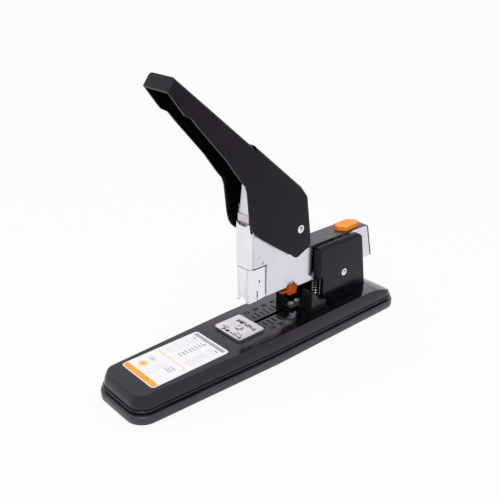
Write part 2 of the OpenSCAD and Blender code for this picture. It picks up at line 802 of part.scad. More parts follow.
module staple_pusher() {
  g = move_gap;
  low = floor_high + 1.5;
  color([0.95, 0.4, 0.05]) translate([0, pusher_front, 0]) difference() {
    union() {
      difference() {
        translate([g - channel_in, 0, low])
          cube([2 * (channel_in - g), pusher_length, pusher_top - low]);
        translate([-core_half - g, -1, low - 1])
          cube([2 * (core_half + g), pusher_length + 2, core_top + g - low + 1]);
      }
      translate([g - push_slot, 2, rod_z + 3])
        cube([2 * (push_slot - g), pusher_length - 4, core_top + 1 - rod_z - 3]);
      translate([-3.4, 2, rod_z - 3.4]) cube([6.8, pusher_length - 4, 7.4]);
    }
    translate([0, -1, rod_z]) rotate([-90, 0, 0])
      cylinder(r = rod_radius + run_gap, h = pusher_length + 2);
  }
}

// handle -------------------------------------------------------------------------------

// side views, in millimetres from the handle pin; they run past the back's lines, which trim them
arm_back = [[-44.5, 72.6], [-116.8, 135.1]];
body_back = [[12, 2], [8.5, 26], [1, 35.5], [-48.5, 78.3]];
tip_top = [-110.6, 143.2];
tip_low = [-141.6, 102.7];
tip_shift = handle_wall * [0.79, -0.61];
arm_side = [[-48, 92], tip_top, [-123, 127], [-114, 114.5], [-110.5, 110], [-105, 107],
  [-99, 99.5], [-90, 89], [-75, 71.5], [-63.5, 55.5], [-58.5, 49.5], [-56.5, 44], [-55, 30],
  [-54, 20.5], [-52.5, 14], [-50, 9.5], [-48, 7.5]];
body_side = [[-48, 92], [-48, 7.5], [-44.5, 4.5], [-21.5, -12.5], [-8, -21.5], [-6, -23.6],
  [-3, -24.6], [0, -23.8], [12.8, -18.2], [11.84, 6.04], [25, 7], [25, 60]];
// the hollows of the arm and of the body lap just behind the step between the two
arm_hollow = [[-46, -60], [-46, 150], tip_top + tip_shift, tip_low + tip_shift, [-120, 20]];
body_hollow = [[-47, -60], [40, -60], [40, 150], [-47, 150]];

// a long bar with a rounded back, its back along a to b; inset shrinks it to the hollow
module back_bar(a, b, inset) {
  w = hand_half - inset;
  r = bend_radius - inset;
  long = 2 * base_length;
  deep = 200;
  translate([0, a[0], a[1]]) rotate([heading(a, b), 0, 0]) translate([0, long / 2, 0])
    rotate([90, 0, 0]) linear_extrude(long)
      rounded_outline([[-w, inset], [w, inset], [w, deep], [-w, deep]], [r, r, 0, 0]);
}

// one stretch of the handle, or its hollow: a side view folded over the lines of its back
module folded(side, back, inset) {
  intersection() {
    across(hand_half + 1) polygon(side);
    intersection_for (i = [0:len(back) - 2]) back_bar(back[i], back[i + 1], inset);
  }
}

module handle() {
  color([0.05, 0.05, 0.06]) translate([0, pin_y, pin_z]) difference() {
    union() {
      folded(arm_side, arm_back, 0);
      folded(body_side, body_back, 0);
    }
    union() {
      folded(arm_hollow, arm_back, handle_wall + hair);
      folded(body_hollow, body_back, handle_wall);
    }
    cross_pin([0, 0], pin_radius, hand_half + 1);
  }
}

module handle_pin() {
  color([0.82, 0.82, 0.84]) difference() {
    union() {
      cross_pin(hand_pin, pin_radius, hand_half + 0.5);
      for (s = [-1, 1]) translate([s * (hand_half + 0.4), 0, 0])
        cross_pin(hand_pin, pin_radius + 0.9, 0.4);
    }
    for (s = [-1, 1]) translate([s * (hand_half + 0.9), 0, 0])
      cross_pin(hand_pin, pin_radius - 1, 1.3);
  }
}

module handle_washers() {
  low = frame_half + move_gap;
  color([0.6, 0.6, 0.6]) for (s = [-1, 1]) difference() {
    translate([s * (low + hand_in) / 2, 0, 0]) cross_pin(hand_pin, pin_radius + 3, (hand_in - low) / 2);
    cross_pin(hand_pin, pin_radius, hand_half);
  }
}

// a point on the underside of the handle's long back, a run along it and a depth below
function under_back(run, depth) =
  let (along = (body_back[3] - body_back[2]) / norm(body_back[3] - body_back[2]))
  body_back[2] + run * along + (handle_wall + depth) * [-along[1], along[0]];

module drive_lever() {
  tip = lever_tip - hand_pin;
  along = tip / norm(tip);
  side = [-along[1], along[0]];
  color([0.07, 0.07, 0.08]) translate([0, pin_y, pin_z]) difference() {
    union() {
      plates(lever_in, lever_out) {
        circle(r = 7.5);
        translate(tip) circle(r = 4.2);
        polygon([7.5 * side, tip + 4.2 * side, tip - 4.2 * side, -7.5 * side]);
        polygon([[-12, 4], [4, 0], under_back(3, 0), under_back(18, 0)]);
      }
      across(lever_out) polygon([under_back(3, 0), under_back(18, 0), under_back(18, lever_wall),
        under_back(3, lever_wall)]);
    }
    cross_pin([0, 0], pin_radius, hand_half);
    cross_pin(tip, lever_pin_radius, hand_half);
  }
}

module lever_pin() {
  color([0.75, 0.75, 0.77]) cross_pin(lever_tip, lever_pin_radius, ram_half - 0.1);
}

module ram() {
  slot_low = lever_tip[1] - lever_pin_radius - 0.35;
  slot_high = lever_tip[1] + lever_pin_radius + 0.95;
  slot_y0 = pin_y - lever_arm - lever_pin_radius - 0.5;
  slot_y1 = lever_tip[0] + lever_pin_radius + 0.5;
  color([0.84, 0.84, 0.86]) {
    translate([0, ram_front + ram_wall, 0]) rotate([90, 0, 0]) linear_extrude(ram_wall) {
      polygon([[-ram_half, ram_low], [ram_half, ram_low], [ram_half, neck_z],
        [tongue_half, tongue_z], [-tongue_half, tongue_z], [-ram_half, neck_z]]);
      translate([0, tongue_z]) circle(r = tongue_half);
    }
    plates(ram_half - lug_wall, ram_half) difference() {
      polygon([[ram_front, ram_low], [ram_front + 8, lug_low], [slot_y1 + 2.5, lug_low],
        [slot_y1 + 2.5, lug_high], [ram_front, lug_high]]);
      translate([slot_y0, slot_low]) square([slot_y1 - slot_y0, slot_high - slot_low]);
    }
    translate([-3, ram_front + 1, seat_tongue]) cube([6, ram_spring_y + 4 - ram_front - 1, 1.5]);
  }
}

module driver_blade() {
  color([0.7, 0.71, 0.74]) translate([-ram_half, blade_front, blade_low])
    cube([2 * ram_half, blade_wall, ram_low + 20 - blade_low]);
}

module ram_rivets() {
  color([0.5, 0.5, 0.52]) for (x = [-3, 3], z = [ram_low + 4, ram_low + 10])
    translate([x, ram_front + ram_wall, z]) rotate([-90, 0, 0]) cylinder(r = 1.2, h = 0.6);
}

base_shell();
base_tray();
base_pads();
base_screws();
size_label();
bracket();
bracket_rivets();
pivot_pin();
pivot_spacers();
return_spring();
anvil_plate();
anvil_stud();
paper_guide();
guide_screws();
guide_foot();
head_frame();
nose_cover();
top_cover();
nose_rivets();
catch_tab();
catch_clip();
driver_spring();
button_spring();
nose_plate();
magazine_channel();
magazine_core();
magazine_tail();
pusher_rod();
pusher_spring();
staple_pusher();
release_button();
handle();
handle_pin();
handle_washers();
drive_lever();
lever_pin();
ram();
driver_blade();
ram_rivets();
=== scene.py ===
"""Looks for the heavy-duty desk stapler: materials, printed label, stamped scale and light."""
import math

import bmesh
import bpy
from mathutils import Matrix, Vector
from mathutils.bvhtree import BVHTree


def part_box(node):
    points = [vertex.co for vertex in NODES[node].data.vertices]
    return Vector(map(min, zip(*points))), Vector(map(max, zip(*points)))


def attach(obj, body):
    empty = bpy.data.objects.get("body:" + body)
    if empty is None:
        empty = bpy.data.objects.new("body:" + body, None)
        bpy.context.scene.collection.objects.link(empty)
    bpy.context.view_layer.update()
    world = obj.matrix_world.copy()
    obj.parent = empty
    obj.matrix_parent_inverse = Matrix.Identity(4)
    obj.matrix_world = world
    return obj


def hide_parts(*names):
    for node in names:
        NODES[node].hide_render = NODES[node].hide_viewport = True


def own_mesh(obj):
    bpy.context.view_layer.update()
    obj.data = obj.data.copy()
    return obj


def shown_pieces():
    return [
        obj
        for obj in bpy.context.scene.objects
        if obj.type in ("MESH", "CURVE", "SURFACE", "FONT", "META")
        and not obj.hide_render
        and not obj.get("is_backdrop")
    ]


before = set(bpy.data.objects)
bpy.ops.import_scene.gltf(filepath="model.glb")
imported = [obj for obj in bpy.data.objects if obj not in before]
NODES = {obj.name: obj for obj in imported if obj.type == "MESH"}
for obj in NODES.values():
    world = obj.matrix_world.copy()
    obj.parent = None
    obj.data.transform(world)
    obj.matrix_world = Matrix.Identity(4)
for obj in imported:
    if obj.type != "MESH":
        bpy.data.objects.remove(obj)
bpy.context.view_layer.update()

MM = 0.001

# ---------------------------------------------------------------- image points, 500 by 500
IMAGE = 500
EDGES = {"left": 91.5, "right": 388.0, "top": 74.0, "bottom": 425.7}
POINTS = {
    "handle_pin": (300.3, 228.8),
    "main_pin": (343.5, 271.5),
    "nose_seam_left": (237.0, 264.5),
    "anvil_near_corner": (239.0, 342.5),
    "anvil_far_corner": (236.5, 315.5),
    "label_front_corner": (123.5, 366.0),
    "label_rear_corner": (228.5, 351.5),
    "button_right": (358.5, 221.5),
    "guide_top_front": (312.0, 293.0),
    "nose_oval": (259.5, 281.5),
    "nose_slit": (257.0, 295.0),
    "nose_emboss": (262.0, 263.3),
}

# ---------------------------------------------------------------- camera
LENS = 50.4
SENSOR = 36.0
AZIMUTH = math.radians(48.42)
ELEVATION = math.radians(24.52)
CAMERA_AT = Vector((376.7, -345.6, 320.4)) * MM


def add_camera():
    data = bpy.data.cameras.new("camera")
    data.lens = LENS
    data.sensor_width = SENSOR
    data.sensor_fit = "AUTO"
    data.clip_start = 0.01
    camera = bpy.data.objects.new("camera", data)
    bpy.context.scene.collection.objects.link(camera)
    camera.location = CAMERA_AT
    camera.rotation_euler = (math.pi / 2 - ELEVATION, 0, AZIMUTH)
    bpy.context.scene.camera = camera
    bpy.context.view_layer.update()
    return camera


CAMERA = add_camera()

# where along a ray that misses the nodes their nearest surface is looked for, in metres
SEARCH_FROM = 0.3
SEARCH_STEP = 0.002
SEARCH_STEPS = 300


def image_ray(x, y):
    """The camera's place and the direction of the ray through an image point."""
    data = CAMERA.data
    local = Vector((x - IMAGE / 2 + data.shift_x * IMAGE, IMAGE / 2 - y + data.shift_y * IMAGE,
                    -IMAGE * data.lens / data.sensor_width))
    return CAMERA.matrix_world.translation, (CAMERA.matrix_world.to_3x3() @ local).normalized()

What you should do
Exactly as written, quote the lines from the one that has "nose_plate();" down to the one that has "for obj in bpy.context.scene.objects", and include both.

Final answer
nose_plate();
magazine_channel();
magazine_core();
magazine_tail();
pusher_rod();
pusher_spring();
staple_pusher();
release_button();
handle();
handle_pin();
handle_washers();
drive_lever();
lever_pin();
ram();
driver_blade();
ram_rivets();
=== scene.py ===
"""Looks for the heavy-duty desk stapler: materials, printed label, stamped scale and light."""
import math

import bmesh
import bpy
from mathutils import Matrix, Vector
from mathutils.bvhtree import BVHTree


def part_box(node):
    points = [vertex.co for vertex in NODES[node].data.vertices]
    return Vector(map(min, zip(*points))), Vector(map(max, zip(*points)))


def attach(obj, body):
    empty = bpy.data.objects.get("body:" + body)
    if empty is None:
        empty = bpy.data.objects.new("body:" + body, None)
        bpy.context.scene.collection.objects.link(empty)
    bpy.context.view_layer.update()
    world = obj.matrix_world.copy()
    obj.parent = empty
    obj.matrix_parent_inverse = Matrix.Identity(4)
    obj.matrix_world = world
    return obj


def hide_parts(*names):
    for node in names:
        NODES[node].hide_render = NODES[node].hide_viewport = True


def own_mesh(obj):
    bpy.context.view_layer.update()
    obj.data = obj.data.copy()
    return obj


def shown_pieces():
    return [
        obj
        for obj in bpy.context.scene.objects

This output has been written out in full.